WRITTEN EXERCISE ::
Restate every line of the material, word for word.

MATERIAL ::
-----

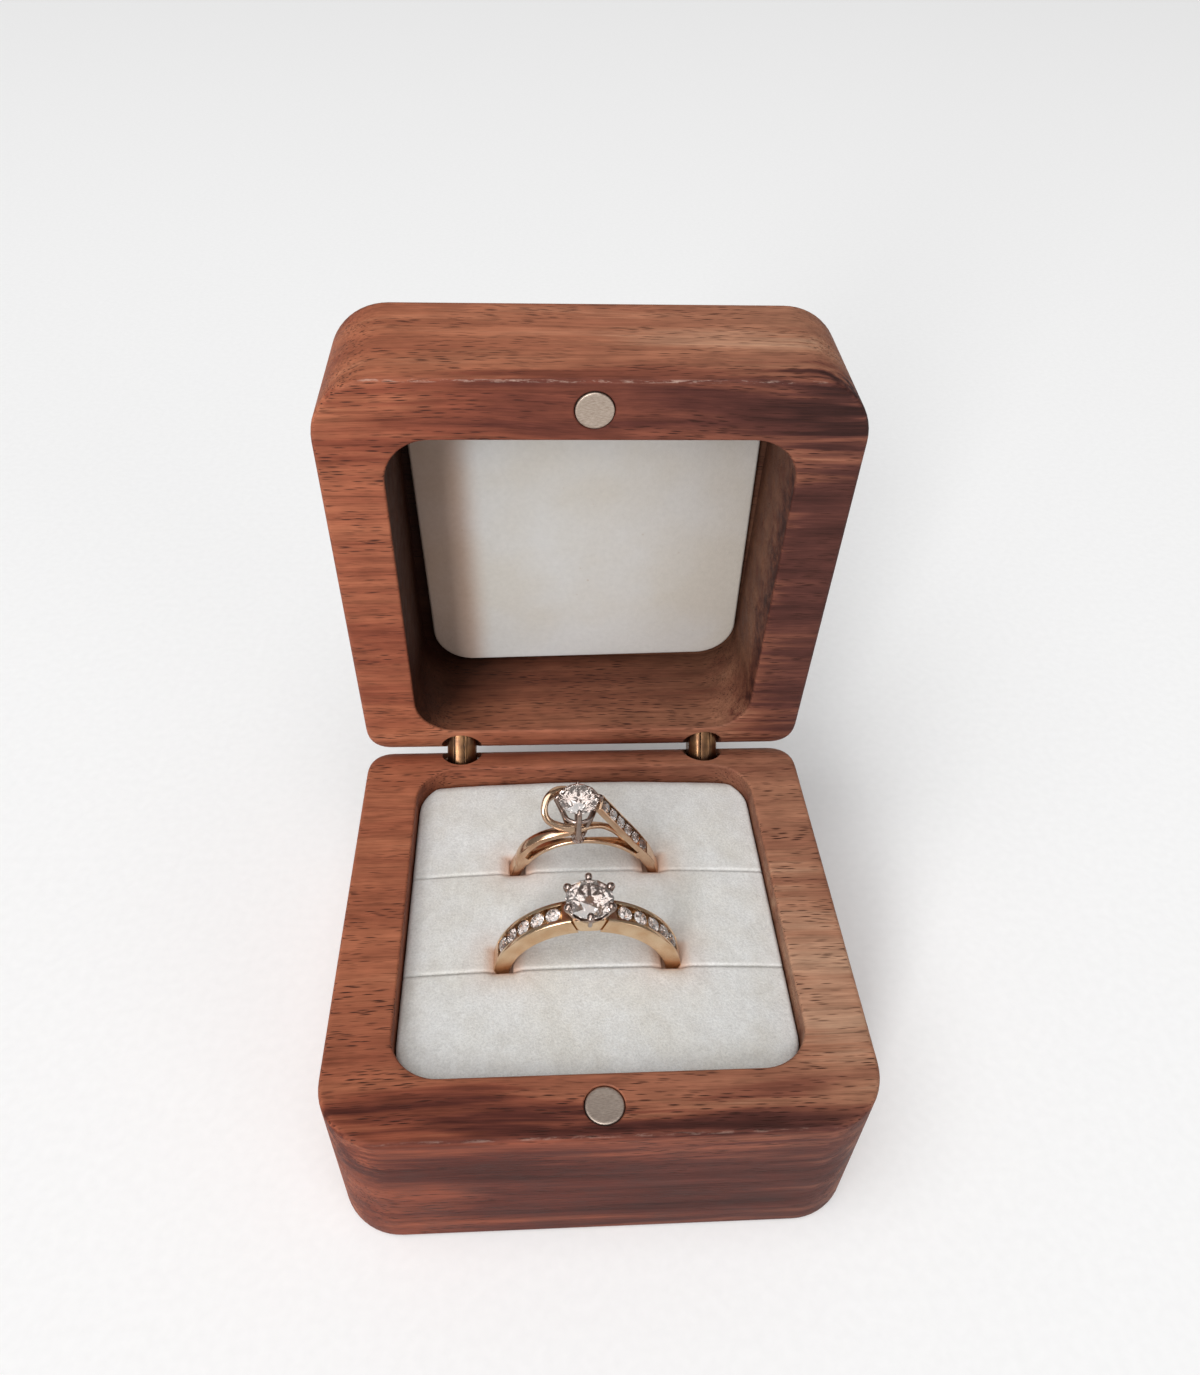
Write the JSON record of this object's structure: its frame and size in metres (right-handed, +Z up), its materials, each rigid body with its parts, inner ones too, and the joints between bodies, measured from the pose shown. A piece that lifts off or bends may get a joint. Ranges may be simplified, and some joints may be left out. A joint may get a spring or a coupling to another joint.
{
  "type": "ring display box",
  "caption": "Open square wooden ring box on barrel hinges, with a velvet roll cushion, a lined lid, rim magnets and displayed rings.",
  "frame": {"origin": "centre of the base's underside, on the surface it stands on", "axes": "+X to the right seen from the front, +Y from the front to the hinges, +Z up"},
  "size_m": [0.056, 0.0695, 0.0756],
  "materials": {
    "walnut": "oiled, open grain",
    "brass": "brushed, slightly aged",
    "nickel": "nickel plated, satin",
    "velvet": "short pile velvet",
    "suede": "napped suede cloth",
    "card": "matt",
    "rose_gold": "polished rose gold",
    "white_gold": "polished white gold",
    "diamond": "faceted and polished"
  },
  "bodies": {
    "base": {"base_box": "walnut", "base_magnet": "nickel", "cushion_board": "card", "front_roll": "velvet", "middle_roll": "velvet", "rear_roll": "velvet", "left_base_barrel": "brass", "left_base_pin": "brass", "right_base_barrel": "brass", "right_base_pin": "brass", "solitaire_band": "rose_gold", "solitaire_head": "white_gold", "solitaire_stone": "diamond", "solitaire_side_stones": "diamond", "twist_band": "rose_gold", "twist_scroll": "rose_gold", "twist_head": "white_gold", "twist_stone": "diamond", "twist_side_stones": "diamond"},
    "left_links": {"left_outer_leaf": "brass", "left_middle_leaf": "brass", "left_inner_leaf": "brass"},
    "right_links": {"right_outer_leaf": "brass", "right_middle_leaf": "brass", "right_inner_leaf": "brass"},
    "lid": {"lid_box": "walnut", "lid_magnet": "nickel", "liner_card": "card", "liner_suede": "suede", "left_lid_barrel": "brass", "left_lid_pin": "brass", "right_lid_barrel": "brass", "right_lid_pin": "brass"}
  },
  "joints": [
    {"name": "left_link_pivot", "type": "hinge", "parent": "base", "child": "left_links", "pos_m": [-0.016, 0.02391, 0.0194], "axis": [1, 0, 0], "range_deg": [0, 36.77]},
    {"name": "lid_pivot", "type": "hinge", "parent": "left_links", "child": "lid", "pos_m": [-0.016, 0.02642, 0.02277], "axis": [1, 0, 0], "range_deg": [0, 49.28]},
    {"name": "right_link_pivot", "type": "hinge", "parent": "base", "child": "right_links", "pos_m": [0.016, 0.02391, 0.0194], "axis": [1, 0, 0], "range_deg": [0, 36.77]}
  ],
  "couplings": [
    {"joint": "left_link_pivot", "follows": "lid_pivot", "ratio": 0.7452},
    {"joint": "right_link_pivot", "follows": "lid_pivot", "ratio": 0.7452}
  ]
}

-----

RESPONSE TO THE TASK ::
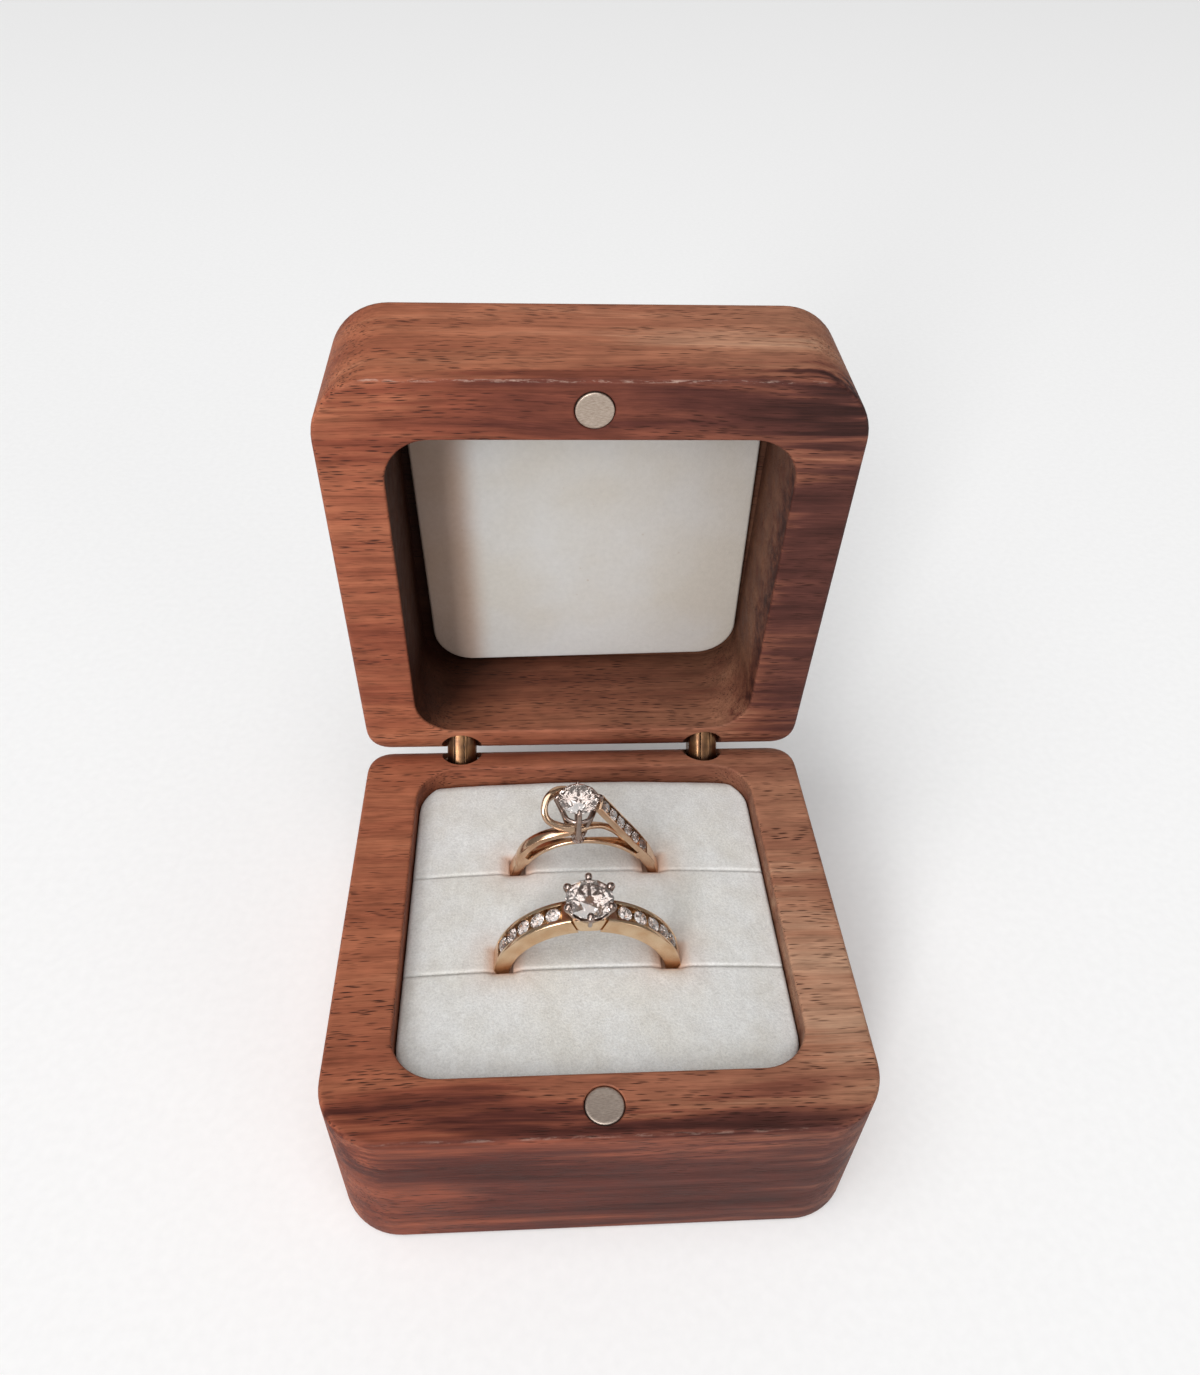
Write the JSON record of this object's structure: its frame and size in metres (right-handed, +Z up), its materials, each rigid body with its parts, inner ones too, and the joints between bodies, measured from the pose shown. A piece that lifts off or bends may get a joint. Ranges may be simplified, and some joints may be left out. A joint may get a spring or a coupling to another joint.
{
  "type": "ring display box",
  "caption": "Open square wooden ring box on barrel hinges, with a velvet roll cushion, a lined lid, rim magnets and displayed rings.",
  "frame": {"origin": "centre of the base's underside, on the surface it stands on", "axes": "+X to the right seen from the front, +Y from the front to the hinges, +Z up"},
  "size_m": [0.056, 0.0695, 0.0756],
  "materials": {
    "walnut": "oiled, open grain",
    "brass": "brushed, slightly aged",
    "nickel": "nickel plated, satin",
    "velvet": "short pile velvet",
    "suede": "napped suede cloth",
    "card": "matt",
    "rose_gold": "polished rose gold",
    "white_gold": "polished white gold",
    "diamond": "faceted and polished"
  },
  "bodies": {
    "base": {"base_box": "walnut", "base_magnet": "nickel", "cushion_board": "card", "front_roll": "velvet", "middle_roll": "velvet", "rear_roll": "velvet", "left_base_barrel": "brass", "left_base_pin": "brass", "right_base_barrel": "brass", "right_base_pin": "brass", "solitaire_band": "rose_gold", "solitaire_head": "white_gold", "solitaire_stone": "diamond", "solitaire_side_stones": "diamond", "twist_band": "rose_gold", "twist_scroll": "rose_gold", "twist_head": "white_gold", "twist_stone": "diamond", "twist_side_stones": "diamond"},
    "left_links": {"left_outer_leaf": "brass", "left_middle_leaf": "brass", "left_inner_leaf": "brass"},
    "right_links": {"right_outer_leaf": "brass", "right_middle_leaf": "brass", "right_inner_leaf": "brass"},
    "lid": {"lid_box": "walnut", "lid_magnet": "nickel", "liner_card": "card", "liner_suede": "suede", "left_lid_barrel": "brass", "left_lid_pin": "brass", "right_lid_barrel": "brass", "right_lid_pin": "brass"}
  },
  "joints": [
    {"name": "left_link_pivot", "type": "hinge", "parent": "base", "child": "left_links", "pos_m": [-0.016, 0.02391, 0.0194], "axis": [1, 0, 0], "range_deg": [0, 36.77]},
    {"name": "lid_pivot", "type": "hinge", "parent": "left_links", "child": "lid", "pos_m": [-0.016, 0.02642, 0.02277], "axis": [1, 0, 0], "range_deg": [0, 49.28]},
    {"name": "right_link_pivot", "type": "hinge", "parent": "base", "child": "right_links", "pos_m": [0.016, 0.02391, 0.0194], "axis": [1, 0, 0], "range_deg": [0, 36.77]}
  ],
  "couplings": [
    {"joint": "left_link_pivot", "follows": "lid_pivot", "ratio": 0.7452},
    {"joint": "right_link_pivot", "follows": "lid_pivot", "ratio": 0.7452}
  ]
}